> **SOURCE EXCERPT**
^^^^^^^^^^^^^^^^
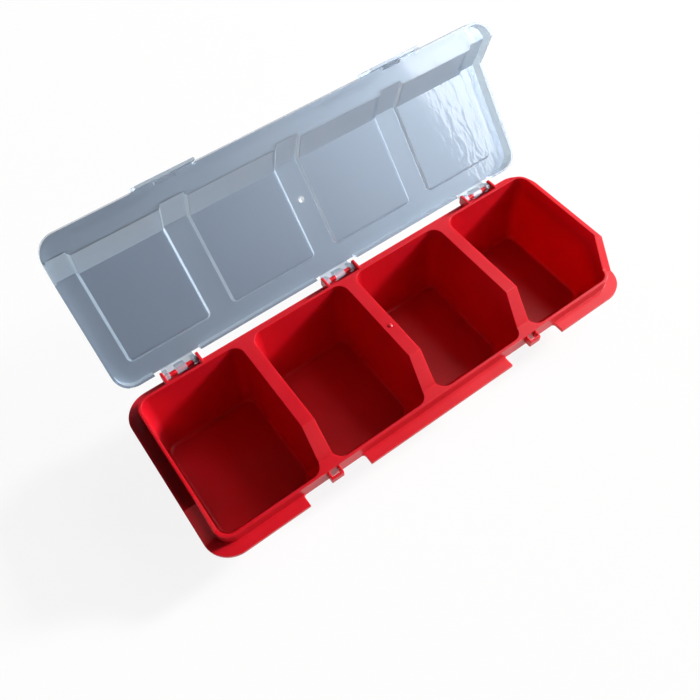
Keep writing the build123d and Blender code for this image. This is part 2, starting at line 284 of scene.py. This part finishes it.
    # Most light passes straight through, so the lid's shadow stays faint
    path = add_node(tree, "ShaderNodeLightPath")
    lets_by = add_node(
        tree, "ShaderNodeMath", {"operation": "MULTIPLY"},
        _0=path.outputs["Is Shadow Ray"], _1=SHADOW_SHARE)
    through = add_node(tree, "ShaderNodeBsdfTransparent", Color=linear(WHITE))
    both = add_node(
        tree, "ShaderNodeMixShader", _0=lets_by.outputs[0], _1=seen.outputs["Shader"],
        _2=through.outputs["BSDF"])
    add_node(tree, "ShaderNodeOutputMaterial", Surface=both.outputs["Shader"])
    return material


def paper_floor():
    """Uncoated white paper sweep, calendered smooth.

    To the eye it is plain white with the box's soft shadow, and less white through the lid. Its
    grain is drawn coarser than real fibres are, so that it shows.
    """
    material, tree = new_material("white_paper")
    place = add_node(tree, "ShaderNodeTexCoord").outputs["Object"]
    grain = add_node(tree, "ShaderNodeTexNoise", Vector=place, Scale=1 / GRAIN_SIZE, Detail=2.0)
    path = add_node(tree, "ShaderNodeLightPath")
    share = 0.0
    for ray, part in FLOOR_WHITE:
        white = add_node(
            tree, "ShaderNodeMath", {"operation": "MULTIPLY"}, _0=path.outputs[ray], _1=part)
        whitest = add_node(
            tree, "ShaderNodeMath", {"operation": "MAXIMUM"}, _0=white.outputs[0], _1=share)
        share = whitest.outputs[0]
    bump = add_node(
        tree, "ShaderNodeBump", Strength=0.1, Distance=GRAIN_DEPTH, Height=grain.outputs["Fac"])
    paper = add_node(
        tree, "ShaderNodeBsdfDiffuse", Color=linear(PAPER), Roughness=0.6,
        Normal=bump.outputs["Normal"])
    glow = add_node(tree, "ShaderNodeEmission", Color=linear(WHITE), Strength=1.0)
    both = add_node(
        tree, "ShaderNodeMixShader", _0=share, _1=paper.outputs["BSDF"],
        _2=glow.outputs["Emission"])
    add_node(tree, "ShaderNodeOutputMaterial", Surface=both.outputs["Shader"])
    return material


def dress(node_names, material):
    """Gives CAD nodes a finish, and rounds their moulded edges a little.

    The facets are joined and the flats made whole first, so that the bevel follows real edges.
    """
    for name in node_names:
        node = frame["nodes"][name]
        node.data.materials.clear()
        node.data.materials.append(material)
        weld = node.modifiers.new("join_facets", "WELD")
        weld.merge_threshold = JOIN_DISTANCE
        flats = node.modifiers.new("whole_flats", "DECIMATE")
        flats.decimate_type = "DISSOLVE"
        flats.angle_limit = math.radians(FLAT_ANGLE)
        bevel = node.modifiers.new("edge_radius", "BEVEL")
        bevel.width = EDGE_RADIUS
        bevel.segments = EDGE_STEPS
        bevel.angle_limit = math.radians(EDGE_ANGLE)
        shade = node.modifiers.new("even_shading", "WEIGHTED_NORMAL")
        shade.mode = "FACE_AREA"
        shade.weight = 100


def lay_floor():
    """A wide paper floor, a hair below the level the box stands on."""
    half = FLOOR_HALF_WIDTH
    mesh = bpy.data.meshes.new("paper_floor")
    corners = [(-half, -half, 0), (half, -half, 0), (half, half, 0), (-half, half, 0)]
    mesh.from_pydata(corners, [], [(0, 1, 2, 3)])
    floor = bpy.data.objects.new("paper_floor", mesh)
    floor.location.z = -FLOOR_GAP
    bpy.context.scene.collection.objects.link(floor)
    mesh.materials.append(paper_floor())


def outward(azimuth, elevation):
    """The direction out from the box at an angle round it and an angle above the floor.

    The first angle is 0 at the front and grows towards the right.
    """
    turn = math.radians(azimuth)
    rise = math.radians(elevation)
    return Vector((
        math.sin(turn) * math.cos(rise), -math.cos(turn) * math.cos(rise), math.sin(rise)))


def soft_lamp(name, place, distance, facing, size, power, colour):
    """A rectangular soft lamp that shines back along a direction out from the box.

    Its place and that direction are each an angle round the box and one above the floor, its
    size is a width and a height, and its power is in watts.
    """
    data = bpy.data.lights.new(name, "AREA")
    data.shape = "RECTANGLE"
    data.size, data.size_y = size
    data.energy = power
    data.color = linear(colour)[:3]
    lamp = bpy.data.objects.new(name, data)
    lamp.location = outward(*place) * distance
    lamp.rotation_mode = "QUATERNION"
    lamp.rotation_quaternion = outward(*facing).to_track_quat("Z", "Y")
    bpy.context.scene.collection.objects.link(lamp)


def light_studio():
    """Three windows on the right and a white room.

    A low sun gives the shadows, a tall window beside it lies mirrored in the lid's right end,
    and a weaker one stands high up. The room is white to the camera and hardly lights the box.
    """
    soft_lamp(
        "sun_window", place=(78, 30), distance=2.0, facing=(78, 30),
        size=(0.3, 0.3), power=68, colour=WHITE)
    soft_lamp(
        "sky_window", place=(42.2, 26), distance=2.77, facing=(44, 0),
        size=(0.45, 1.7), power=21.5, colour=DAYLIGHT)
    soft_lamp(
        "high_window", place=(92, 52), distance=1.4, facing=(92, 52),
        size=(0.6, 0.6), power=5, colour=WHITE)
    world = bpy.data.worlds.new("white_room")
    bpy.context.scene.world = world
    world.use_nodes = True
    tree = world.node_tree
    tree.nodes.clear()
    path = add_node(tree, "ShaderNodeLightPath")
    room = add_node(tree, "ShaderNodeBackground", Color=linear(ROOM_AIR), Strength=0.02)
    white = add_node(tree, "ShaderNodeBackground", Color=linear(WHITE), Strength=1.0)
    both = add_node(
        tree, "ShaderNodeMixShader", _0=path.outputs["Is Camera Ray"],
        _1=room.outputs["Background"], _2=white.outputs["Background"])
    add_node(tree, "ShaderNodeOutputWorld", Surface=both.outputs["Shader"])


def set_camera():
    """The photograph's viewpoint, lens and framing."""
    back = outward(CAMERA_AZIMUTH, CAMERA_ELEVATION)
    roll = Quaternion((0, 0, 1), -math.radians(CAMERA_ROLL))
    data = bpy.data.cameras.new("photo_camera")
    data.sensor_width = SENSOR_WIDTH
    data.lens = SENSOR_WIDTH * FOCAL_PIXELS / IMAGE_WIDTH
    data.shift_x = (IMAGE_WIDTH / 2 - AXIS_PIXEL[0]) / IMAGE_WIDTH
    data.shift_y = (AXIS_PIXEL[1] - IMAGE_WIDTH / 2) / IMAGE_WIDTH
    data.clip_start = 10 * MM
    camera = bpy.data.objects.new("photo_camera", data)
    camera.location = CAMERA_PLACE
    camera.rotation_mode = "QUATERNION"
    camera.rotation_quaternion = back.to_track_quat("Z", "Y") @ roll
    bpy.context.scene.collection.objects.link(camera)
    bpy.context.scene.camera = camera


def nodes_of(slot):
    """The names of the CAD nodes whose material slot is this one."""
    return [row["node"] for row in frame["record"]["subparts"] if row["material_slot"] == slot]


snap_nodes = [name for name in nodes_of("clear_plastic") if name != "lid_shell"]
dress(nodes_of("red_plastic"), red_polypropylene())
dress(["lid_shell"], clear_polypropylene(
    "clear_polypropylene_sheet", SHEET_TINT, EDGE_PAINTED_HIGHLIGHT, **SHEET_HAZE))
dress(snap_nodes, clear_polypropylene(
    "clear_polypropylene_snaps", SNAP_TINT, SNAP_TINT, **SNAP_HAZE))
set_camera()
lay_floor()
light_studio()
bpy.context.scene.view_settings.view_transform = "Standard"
^^^^^^^^^^^^^^^^
In the listing above, please print only the lines from the first one to the line where "sweep, calendered smooth." appears, exactly as written, both of those lines included.

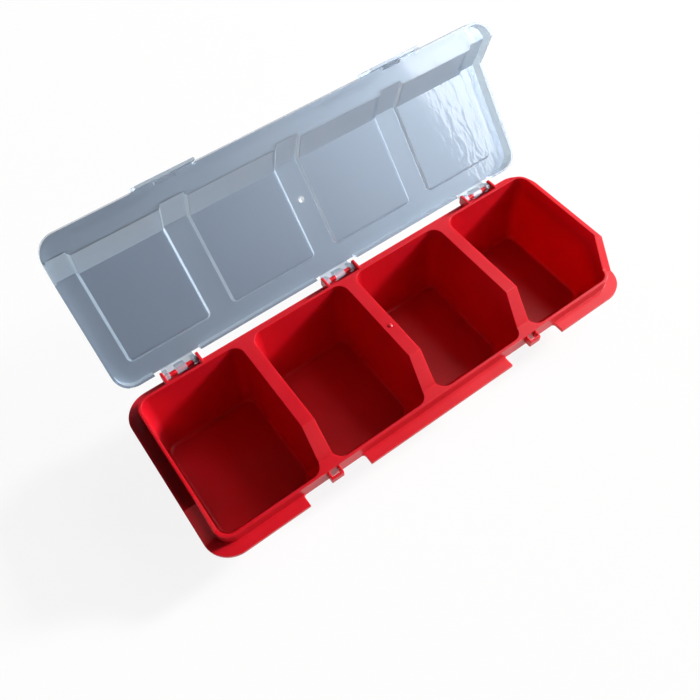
Keep writing the build123d and Blender code for this image. This is part 2, starting at line 284 of scene.py. This part finishes it.
    # Most light passes straight through, so the lid's shadow stays faint
    path = add_node(tree, "ShaderNodeLightPath")
    lets_by = add_node(
        tree, "ShaderNodeMath", {"operation": "MULTIPLY"},
        _0=path.outputs["Is Shadow Ray"], _1=SHADOW_SHARE)
    through = add_node(tree, "ShaderNodeBsdfTransparent", Color=linear(WHITE))
    both = add_node(
        tree, "ShaderNodeMixShader", _0=lets_by.outputs[0], _1=seen.outputs["Shader"],
        _2=through.outputs["BSDF"])
    add_node(tree, "ShaderNodeOutputMaterial", Surface=both.outputs["Shader"])
    return material


def paper_floor():
    """Uncoated white paper sweep, calendered smooth.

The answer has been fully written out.